At a former dinner I remember seeing
a gentleman in small-clothes, with a dress-sword; but all formalities of
the kind are passing away. The Mayor's dinners, too, will no doubt be
extinct before many years go by. I drove home from the Woodside Ferry in
a cab with Bishop Burke and two other gentlemen. The Bishop is nearly
seven feet high.
After writing the foregoing account of a civic banquet, where I ate
turtle-soup, salmon, woodcock, oyster patties, and I know not what else,
I have been to the News-room and found the Exchange pavement densely
thronged with people of all ages and of all manner of dirt and rags.
They were waiting for soup-tickets, and waiting very patiently too,
without outcry or disturbance, or even sour looks,--only patience and
meekness in their faces. Well, I don't know that they have a right to he
impatient of starvation; but, still there does seem to be an insolence of
riches and prosperity, which one day or another will have a downfall.
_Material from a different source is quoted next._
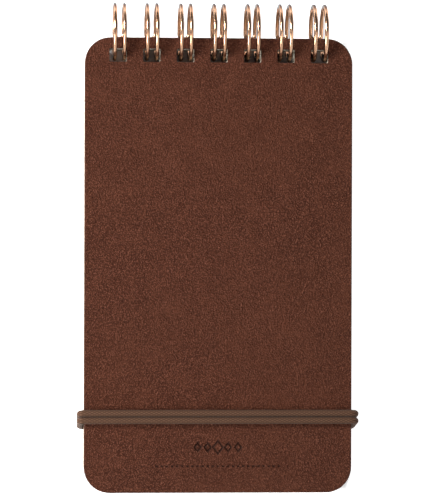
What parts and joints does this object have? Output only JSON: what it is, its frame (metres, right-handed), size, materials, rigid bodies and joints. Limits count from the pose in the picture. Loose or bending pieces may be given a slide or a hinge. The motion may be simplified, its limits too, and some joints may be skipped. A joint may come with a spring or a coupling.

And this will be a pity, too.
On Saturday I went with my friend Mr. Bright to Otterpool and to Larkhill
to see the skaters on the private waters of those two seats of gentlemen;
and it is a wonder to behold--and it is always a new wonder to me--how
comfortable Englishmen know how to make themselves; locating their
dwellings far within private grounds, with secure gateways and porters'
lodges, and the smoothest roads and trimmest paths, and shaven lawns, and
clumps of trees, and every bit of the ground, every hill and dell, made
the most of for convenience and beauty, and so well kept that even winter
cannot cause disarray; and all this appropriated to the same family for
generations, so that I suppose they come to believe it created
exclusively and on purpose for them.